= Stated task =
Reproduce each line exactly.

-------- Source material --------

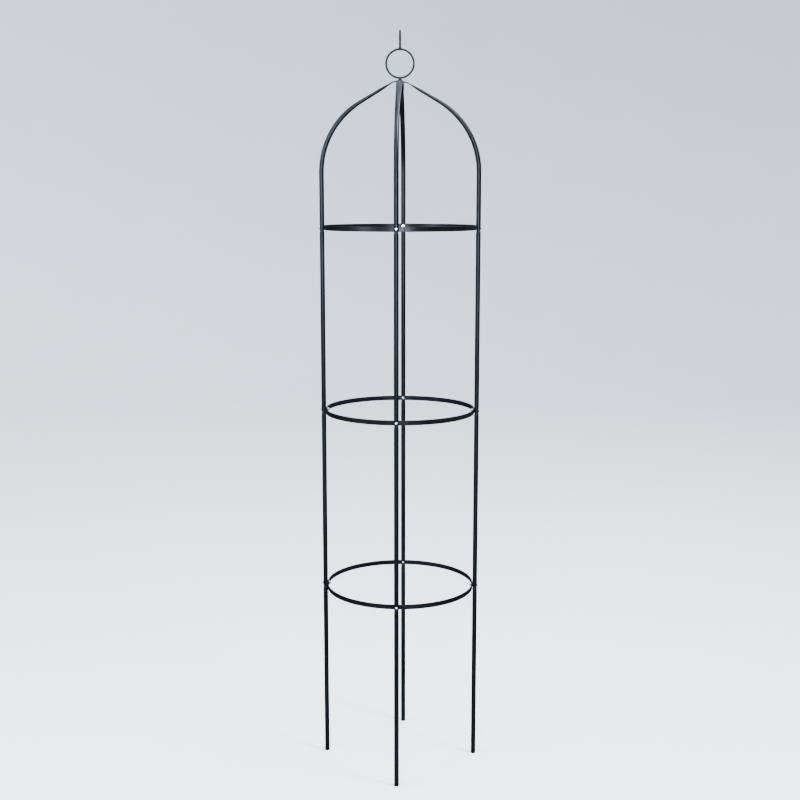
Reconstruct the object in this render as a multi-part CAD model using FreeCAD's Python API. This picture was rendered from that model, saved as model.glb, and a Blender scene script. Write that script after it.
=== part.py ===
"""Garden obelisk: a 1.9 m plant support of coated steel tube, with a domed top and a ring finial.

Four legs stand on a circle. Each leg is three straight tubes plugged end to end and one arched tube on
top. A straight tube has a swaged neck at its upper end, which slides up into the tube above. At every such
socket a screw passes radially through both tubes and through a flat-bar hoop inside the legs, and a nut holds
it. Each of the three hoops is two half hoops, lapped at the right and left legs. The arched tubes are pressed
flat at their inner ends. These four tabs lie on each other on the axis, and one bolt from below clamps them
to the nut that is welded under the finial.

Frame: millimetres, +Z up, the origin on the axis at the level of the leg ends, the front leg on -Y.
"""

import FreeCAD, Part
import math
import os

from FreeCAD import Vector

# ---- driving dimensions ------------------------------------------------------------------------------------
OVERALL_WIDTH = 410.0  # over the outsides of two opposite legs
OVERALL_HEIGHT = 1900.0  # from the leg ends to the tip of the spike

TUBE_DIAMETER = 12.0
TUBE_WALL = 0.8
TUBE_PITCH = 470.0  # from the lower end of one tube to the lower end of the next
SOCKET_CLEARANCE = 0.1  # radial, between a swaged neck and the tube around it
SCREW_ABOVE_END = 6.0  # from the lower end of a tube up to its screw
NECK_SHOWING = 3.0  # neck left bare under the tube above
SHOULDER_LENGTH = 3.0  # cone between the full tube and its neck
NECK_ABOVE_SCREW = 20.0  # neck that reaches past the screw, inside the tube above
END_BREAK = 0.25  # small chamfer on each cut end

HOOP_HEIGHT = 12.0
HOOP_THICKNESS = 2.0
HOOP_LAP = 9.0  # from the screw at a lap to the end of either half
HOOP_EDGE = 0.4  # rounding of the bar's long edges
HOOP_CORNER = 2.5  # rounding of the bar's end corners
JOGGLE_GAP = 1.0  # between the plain end of one half and the joggle of the other
JOGGLE_LENGTH = 8.0
JOGGLE_EASE = 0.4  # share of the joggle's length that keeps the direction of the bar beside it

ARCH_STRAIGHT = 138.0  # upright part of an arched tube, from its screw to the bend
ARCH_BEND_RADIUS = 200.0  # to the centre line
KNEE_RADIUS = 16.0  # from the axis out to where the sloping part meets the level tab
KNEE_BEND = 5.0  # the knee is spread over this distance on each side
OVAL_START = 165.0  # along the tube from the knee: here it is still round
PRESS_START = 45.0  # along the tube from the knee: oval down to here, then pressed flat
OVAL_SHARE = 0.45  # how much of the flattening the oval part has reached
CAVITY_END = 14.0  # along the tube from the knee: nearer than this the walls are shut
FLAT_ZONE = 0.35  # an outline crosses its flats where the cosine of its direction is smaller than this
OUTLINE_POINTS = 32
OUTLINES_PER_ARCH = 17
TABS_BOTTOM_TO_TOP = ("back", "right", "left", "front")

SCREW_DIAMETER = 4.0  # M4 x 20 pan head, cross recess
SCREW_LENGTH = 20.0
SCREW_HOLE = 4.5
SCREW_HEAD_DIAMETER = 8.0
SCREW_HEAD_HEIGHT = 3.1
SCREW_HEAD_RIM = 0.9  # upright part of the head under its dome
RECESS_WIDTH = 1.1
RECESS_SPAN = 4.4
RECESS_DEPTH = 1.9
NUT_FLATS = 7.0
NUT_HEIGHT = 3.2
HEXAGON_BEVEL = 30.0  # degrees, slope of the turned corners on nuts and the bolt's head

BOLT_DIAMETER = 5.0  # M5 x 10, hexagon head
BOLT_LENGTH = 10.0
BOLT_HOLE = 5.5
BOLT_HEAD_FLATS = 8.0
BOLT_HEAD_HEIGHT = 3.5
WASHER_DIAMETER = 10.0
WASHER_HOLE = 5.3
WASHER_HEIGHT = 1.0

FINIAL_WIRE = 5.0  # diameter of the wire in the ring and the spike
FINIAL_RING_DIAMETER = 74.0  # outside
FINIAL_SPIKE_LENGTH = 43.0  # above the ring
FINIAL_NUT_FLATS = 8.0
FINIAL_NUT_HEIGHT = 4.7
WELD_SINK = 0.4  # how deep the ring lies in the nut and the spike's foot in the ring

# ---- sizes that follow -------------------------------------------------------------------------------------
TUBE_R = TUBE_DIAMETER / 2
BORE_R = TUBE_R - TUBE_WALL
NECK_R = BORE_R - SOCKET_CLEARANCE
NECK_BORE_R = NECK_R - TUBE_WALL
LEG_RADIUS = OVERALL_WIDTH / 2 - TUBE_R
LEG_OUTSIDE = LEG_RADIUS + TUBE_R
NECK_TOP = TUBE_PITCH + SCREW_ABOVE_END + NECK_ABOVE_SCREW
HOOP_OUTER_R = LEG_RADIUS - TUBE_R
TAB_THICKNESS = 2 * TUBE_WALL
WALL_RING_R = TUBE_R - TUBE_WALL / 2  # radius of the middle of the wall
WALL_RING_LENGTH = 2 * math.pi * WALL_RING_R  # this length stays the same while the tube is flattened
RING_R = (FINIAL_RING_DIAMETER - FINIAL_WIRE) / 2
STACK_TOP = OVERALL_HEIGHT - FINIAL_SPIKE_LENGTH - FINIAL_RING_DIAMETER - FINIAL_NUT_HEIGHT + WELD_SINK
STACK_BOTTOM = STACK_TOP - len(TABS_BOTTOM_TO_TOP) * TAB_THICKNESS
RING_CENTRE_Z = OVERALL_HEIGHT - FINIAL_SPIKE_LENGTH - FINIAL_RING_DIAMETER / 2
ARCH_FOOT = 3 * TUBE_PITCH
BEND_CENTRE = Vector(LEG_RADIUS - ARCH_BEND_RADIUS, 0, ARCH_FOOT + SCREW_ABOVE_END + ARCH_STRAIGHT)
LEVELS = ("lower", "middle", "upper")
HOOP_LEVELS = {name: (i + 1) * TUBE_PITCH + SCREW_ABOVE_END for i, name in enumerate(LEVELS)}
SIDES = {"front": -90.0, "right": 0.0, "back": 90.0, "left": 180.0}  # direction of each leg, degrees from +X
LAPPED_SIDES = ("right", "left")
X, Y, Z = Vector(1, 0, 0), Vector(0, 1, 0), Vector(0, 0, 1)
ORIGIN = Vector(0, 0, 0)
FUZZ = 0.001  # tolerance for joining pieces of one tube end to end
NEAR = 0.01  # tolerance for finding edges by their length or place
CUT_MARGIN = 5.0  # how far a cutting shape runs past what it cuts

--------

= Expected output =
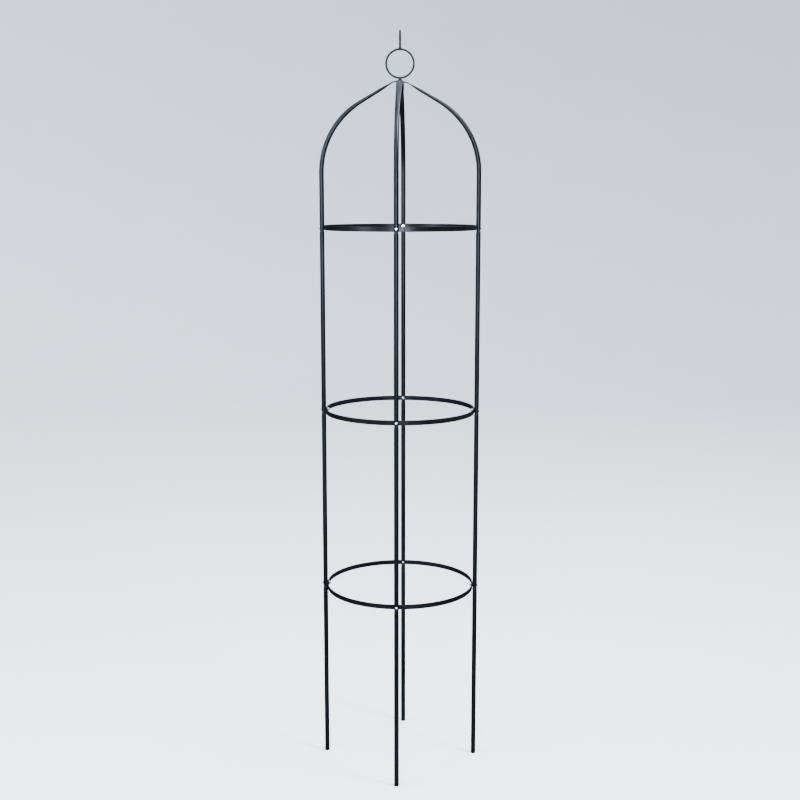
Reconstruct the object in this render as a multi-part CAD model using FreeCAD's Python API. This picture was rendered from that model, saved as model.glb, and a Blender scene script. Write that script after it.
=== part.py ===
"""Garden obelisk: a 1.9 m plant support of coated steel tube, with a domed top and a ring finial.

Four legs stand on a circle. Each leg is three straight tubes plugged end to end and one arched tube on
top. A straight tube has a swaged neck at its upper end, which slides up into the tube above. At every such
socket a screw passes radially through both tubes and through a flat-bar hoop inside the legs, and a nut holds
it. Each of the three hoops is two half hoops, lapped at the right and left legs. The arched tubes are pressed
flat at their inner ends. These four tabs lie on each other on the axis, and one bolt from below clamps them
to the nut that is welded under the finial.

Frame: millimetres, +Z up, the origin on the axis at the level of the leg ends, the front leg on -Y.
"""

import FreeCAD, Part
import math
import os

from FreeCAD import Vector

# ---- driving dimensions ------------------------------------------------------------------------------------
OVERALL_WIDTH = 410.0  # over the outsides of two opposite legs
OVERALL_HEIGHT = 1900.0  # from the leg ends to the tip of the spike

TUBE_DIAMETER = 12.0
TUBE_WALL = 0.8
TUBE_PITCH = 470.0  # from the lower end of one tube to the lower end of the next
SOCKET_CLEARANCE = 0.1  # radial, between a swaged neck and the tube around it
SCREW_ABOVE_END = 6.0  # from the lower end of a tube up to its screw
NECK_SHOWING = 3.0  # neck left bare under the tube above
SHOULDER_LENGTH = 3.0  # cone between the full tube and its neck
NECK_ABOVE_SCREW = 20.0  # neck that reaches past the screw, inside the tube above
END_BREAK = 0.25  # small chamfer on each cut end

HOOP_HEIGHT = 12.0
HOOP_THICKNESS = 2.0
HOOP_LAP = 9.0  # from the screw at a lap to the end of either half
HOOP_EDGE = 0.4  # rounding of the bar's long edges
HOOP_CORNER = 2.5  # rounding of the bar's end corners
JOGGLE_GAP = 1.0  # between the plain end of one half and the joggle of the other
JOGGLE_LENGTH = 8.0
JOGGLE_EASE = 0.4  # share of the joggle's length that keeps the direction of the bar beside it

ARCH_STRAIGHT = 138.0  # upright part of an arched tube, from its screw to the bend
ARCH_BEND_RADIUS = 200.0  # to the centre line
KNEE_RADIUS = 16.0  # from the axis out to where the sloping part meets the level tab
KNEE_BEND = 5.0  # the knee is spread over this distance on each side
OVAL_START = 165.0  # along the tube from the knee: here it is still round
PRESS_START = 45.0  # along the tube from the knee: oval down to here, then pressed flat
OVAL_SHARE = 0.45  # how much of the flattening the oval part has reached
CAVITY_END = 14.0  # along the tube from the knee: nearer than this the walls are shut
FLAT_ZONE = 0.35  # an outline crosses its flats where the cosine of its direction is smaller than this
OUTLINE_POINTS = 32
OUTLINES_PER_ARCH = 17
TABS_BOTTOM_TO_TOP = ("back", "right", "left", "front")

SCREW_DIAMETER = 4.0  # M4 x 20 pan head, cross recess
SCREW_LENGTH = 20.0
SCREW_HOLE = 4.5
SCREW_HEAD_DIAMETER = 8.0
SCREW_HEAD_HEIGHT = 3.1
SCREW_HEAD_RIM = 0.9  # upright part of the head under its dome
RECESS_WIDTH = 1.1
RECESS_SPAN = 4.4
RECESS_DEPTH = 1.9
NUT_FLATS = 7.0
NUT_HEIGHT = 3.2
HEXAGON_BEVEL = 30.0  # degrees, slope of the turned corners on nuts and the bolt's head

BOLT_DIAMETER = 5.0  # M5 x 10, hexagon head
BOLT_LENGTH = 10.0
BOLT_HOLE = 5.5
BOLT_HEAD_FLATS = 8.0
BOLT_HEAD_HEIGHT = 3.5
WASHER_DIAMETER = 10.0
WASHER_HOLE = 5.3
WASHER_HEIGHT = 1.0

FINIAL_WIRE = 5.0  # diameter of the wire in the ring and the spike
FINIAL_RING_DIAMETER = 74.0  # outside
FINIAL_SPIKE_LENGTH = 43.0  # above the ring
FINIAL_NUT_FLATS = 8.0
FINIAL_NUT_HEIGHT = 4.7
WELD_SINK = 0.4  # how deep the ring lies in the nut and the spike's foot in the ring

# ---- sizes that follow -------------------------------------------------------------------------------------
TUBE_R = TUBE_DIAMETER / 2
BORE_R = TUBE_R - TUBE_WALL
NECK_R = BORE_R - SOCKET_CLEARANCE
NECK_BORE_R = NECK_R - TUBE_WALL
LEG_RADIUS = OVERALL_WIDTH / 2 - TUBE_R
LEG_OUTSIDE = LEG_RADIUS + TUBE_R
NECK_TOP = TUBE_PITCH + SCREW_ABOVE_END + NECK_ABOVE_SCREW
HOOP_OUTER_R = LEG_RADIUS - TUBE_R
TAB_THICKNESS = 2 * TUBE_WALL
WALL_RING_R = TUBE_R - TUBE_WALL / 2  # radius of the middle of the wall
WALL_RING_LENGTH = 2 * math.pi * WALL_RING_R  # this length stays the same while the tube is flattened
RING_R = (FINIAL_RING_DIAMETER - FINIAL_WIRE) / 2
STACK_TOP = OVERALL_HEIGHT - FINIAL_SPIKE_LENGTH - FINIAL_RING_DIAMETER - FINIAL_NUT_HEIGHT + WELD_SINK
STACK_BOTTOM = STACK_TOP - len(TABS_BOTTOM_TO_TOP) * TAB_THICKNESS
RING_CENTRE_Z = OVERALL_HEIGHT - FINIAL_SPIKE_LENGTH - FINIAL_RING_DIAMETER / 2
ARCH_FOOT = 3 * TUBE_PITCH
BEND_CENTRE = Vector(LEG_RADIUS - ARCH_BEND_RADIUS, 0, ARCH_FOOT + SCREW_ABOVE_END + ARCH_STRAIGHT)
LEVELS = ("lower", "middle", "upper")
HOOP_LEVELS = {name: (i + 1) * TUBE_PITCH + SCREW_ABOVE_END for i, name in enumerate(LEVELS)}
SIDES = {"front": -90.0, "right": 0.0, "back": 90.0, "left": 180.0}  # direction of each leg, degrees from +X
LAPPED_SIDES = ("right", "left")
X, Y, Z = Vector(1, 0, 0), Vector(0, 1, 0), Vector(0, 0, 1)
ORIGIN = Vector(0, 0, 0)
FUZZ = 0.001  # tolerance for joining pieces of one tube end to end
NEAR = 0.01  # tolerance for finding edges by their length or place
CUT_MARGIN = 5.0  # how far a cutting shape runs past what it cuts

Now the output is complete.